As soon as they see a visitor's car pulling into the driveway, the boys shift out of their comfortable backyard selves into their public, we're-onstage-now roles. It's opening night, and once again Henry's the self-made star of the show. Sam, hanging back behind the curtain, isn't even in the cast.

In his haste to greet Dinah the very moment her car door swings open, Henry nearly kills himself attempting to dismount the rocket-rider while it's still in full flight. Perfectly happy before the encroacher arrived on the scene, Sam, by contrast, glares at the offending vehicle. Suddenly he's a slump-shouldered imitation adolescent, leaning sullenly against the swing set and clearly dreading the summons he knows I'm about to give.

I know that Sam's toe-in-the-dirt, mumble-into-the-collar, one-syllable response to social obligation is not shyness. It's more like reserve. He gets along well with his classmates and almost always receives more invitations to play than he can accept in a single weekend. But he refuses to think of someone as a friend just because friendliness is the feeling expected of him in a social situation. Even when he was a baby, strangers would lean into his stroller and make goofy faces at him, but Sam always considered them gravely for a moment before deciding whether to laugh.

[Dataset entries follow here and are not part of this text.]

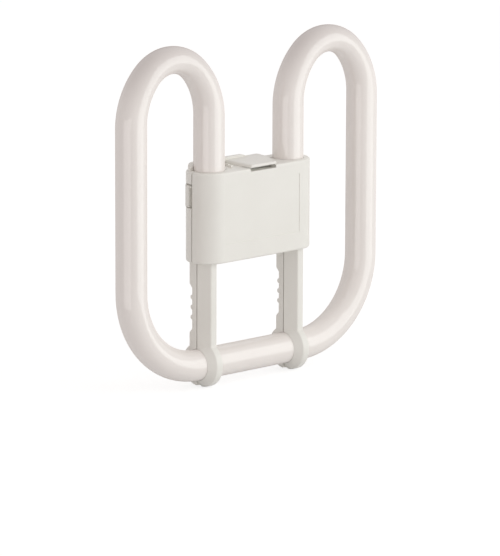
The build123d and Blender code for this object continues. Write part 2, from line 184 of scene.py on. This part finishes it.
class Recipe:
    """A node tree under construction."""

    def __init__(self, tree):
        self.tree = tree

    def node(self, kind, settings, inputs, output=0):
        """Adds a node: its settings first, then its sockets' values or links."""
        made = self.tree.nodes.new(kind)
        for name, value in settings.items():
            setattr(made, name, value)
        for name, value in inputs.items():
            self.feed(made.inputs[name], value)
        return Output(self, made.outputs[output])

    def feed(self, socket, value):
        """Links an output to a socket, or sets it to a value: three numbers for a colour."""
        if isinstance(value, Output):
            self.tree.links.new(value.socket, socket)
        elif socket.type == "RGBA":
            socket.default_value = (*value, 1.0)
        else:
            socket.default_value = value

    def mix(self, factor, low, high):
        """A colour that is low where the factor is 0 and high where it is 1."""
        return self.node(
            "ShaderNodeMix", {"data_type": "RGBA"}, {"Factor": factor, "A": low, "B": high}, "Result"
        )

    def background_rays(self):
        """1 for rays that show the background: straight from the camera, in gloss or through glass."""
        camera, gloss, glass = (
            self.node("ShaderNodeLightPath", {}, {}, f"Is {ray} Ray")
            for ray in ("Camera", "Glossy", "Transmission")
        )
        return camera.or_more(gloss).or_more(glass)


class Finish(Recipe):
    """A material under construction, with its Principled shader."""

    def __init__(self, name, **constants):
        self.material = bpy.data.materials.new(name)
        self.material.use_nodes = True
        super().__init__(self.material.node_tree)
        self.shader = self.tree.nodes["Principled BSDF"]
        self.place = self.node("ShaderNodeTexCoord", {}, {}, "Object")
        self.vary(**constants)

    def axis(self, name):
        """One coordinate of the place on the object, in metres."""
        return self.node("ShaderNodeSeparateXYZ", {}, {"Vector": self.place}, name)

    def noise(self, size, detail=2.0, squash=(1, 1, 1)):
        """Soft noise whose features are about this many metres across, and flatter along a squashed axis."""
        spread = self.node("ShaderNodeMapping", {}, {"Vector": self.place, "Scale": squash})
        return self.node(
            "ShaderNodeTexNoise",
            {},
            {"Vector": spread, "Scale": 1 / size, "Detail": detail, "Roughness": 0.5},
        )

    def bump(self, height, depth):
        """A surface raised by a height of 0 to 1, this many metres deep."""
        return self.node("ShaderNodeBump", {}, {"Height": height, "Distance": depth, "Strength": 1.0})

    def vary(self, **sockets):
        """Feeds values or outputs to the shader's sockets, and returns the material."""
        for name, value in sockets.items():
            self.feed(self.shader.inputs[name.replace("_", " ")], value)
        return self.material


def painted_shade_on_bends(finish):
    """1 along the outer side of both crowns, where shade is painted on the coating, and 0 elsewhere."""
    height = finish.axis("Z")
    across = abs(finish.axis("X")) - BEND_X
    above = height - (CROWN_Z - CROWN_R)
    reach = (across * across + above * above) ** 0.5
    return reach.step(CROWN_R - 0.5 * TUBE_R, CROWN_R + TUBE_R) * height.step(BEND_SHADE_FROM_Z, BEND_SHADE_TO_Z)


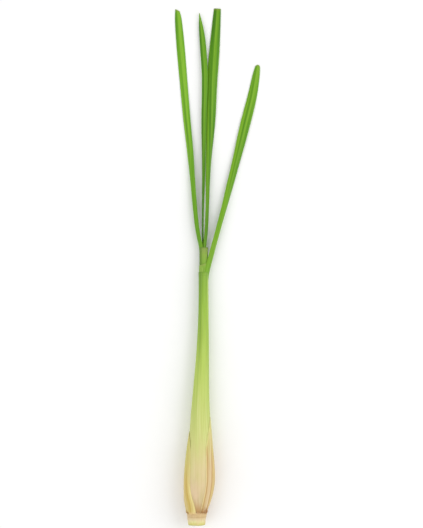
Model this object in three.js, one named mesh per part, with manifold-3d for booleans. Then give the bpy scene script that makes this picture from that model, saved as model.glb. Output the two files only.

Henry was exactly the opposite sort of baby. He bestowed his first social smile at 3 1/2 weeks, his first laugh at barely 2 months. Now he routinely climbs into someone's lap after 30 seconds' acquaintance. He blows goodbye kisses to checkout clerks and gives a jaunty wave to the school crossing guards. People I could swear I've never seen before greet him by name as we stroll through the mall. Is it any wonder that Sam, already reticent by nature, tends to hang back in the shadows while adults make a huge deal over his twinkle-eyed brother?

I always nudge Sam to greet my friends when they drop by, but in truth, I know exactly how he feels. I, too, take a little while to warm up to people. And I, too, have a younger brother who always viewed strangers with an open, interested gaze. Whenever our parents threw parties, Billy would walk from knee to knee, sweetly accepting treats like an openmouthed baby bird. Watching him in action from the doorway, I always found myself doing exactly what my oldest son does now: standing in the chill outside of warm conversation, glowering.

Thankfully, I'm long past those days. Now I look people in the eye when I meet them; I smile and make small talk in gatherings of strangers. When circumstances call for adult social behavior, I can behave like an adult. But I still prefer a quiet dinner out with my husband, or an evening in the home of our best friends, over any party. As with Sam, this is not shyness. It's simply a preference for what's familiar and beloved over what's uncertain and new.